My system works in a dirty environment. Can I make repeated Hi-Pot tests for example every month to make sure that the isolation barriers are still ok?

Contaminants such as dust, solvents and oils should have the PCB finished in such a way as to avoid such contaminants from affecting circuits. Very often boards and the components that are mounted on them will be coated with a protective film, or conformal coating. This should eliminate the need for such a test.

Does humidity have an influence on the values for leakage and creepage distances?

It is important to specify the acceptable range of humidity applicable to the application. Almost all Vicor DC-DC converter products are not hermetically sealed so THB (temperature/humidity/bias) related effects are high up on the list of any power designer’s concerns. Conformal coating on boards is one way avoid the possibility of tracking on the substrate. Such coatings are designed as a barrier to visible and invisible moisture content in the ambient air.
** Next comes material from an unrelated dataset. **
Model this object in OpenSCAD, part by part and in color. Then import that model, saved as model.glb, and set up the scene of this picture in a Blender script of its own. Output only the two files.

What is the impact of altitude on Hi-Pot testing?

If an interconnect, either on a substrate such as FR4 or alumina or a wired assembly, gets its high voltage conductors exposed to partial atmospheres, then the Paschen Effect will cause corona discharge at relatively low voltage. Agencies familiar with space flight applications will often resort to placing exposed conductor assemblies in special potting compounds to prevent partial pressure exposure of those assemblies.

Paschen_curves

Paschen Curves: Click to Enlarge
By KrishnavedalaOwn work, CC BY-SA 4.0, Link

What’s the difference between the ground bond test and ground continuity test?

These are two tests that both establish that there is low impedance in a ground system. It’s the test methods that are different. The Ground Bond test should establish a large current in the return between the system return and the current injection point. The ratio of the voltage difference between the current injection point and the zero voltage reference to the amount of ground current is ground bond impedance i.e. Z = V/I.

During continuity testing, no attempt is made to establish a large current. A multimeter is used in this test to establish ground continuity.

Should the grounding bonding test not be carried out before the Hi-Pot test to ensure that the ground connection is there?

The sequence of the tests is immaterial. The ground bonding continuity test is used to verify that very low impedance is afforded to ground in the return network being used. Hi-Pot testing is carried out to establish the effective insulation of nodes that are not intended to conduct current between themselves.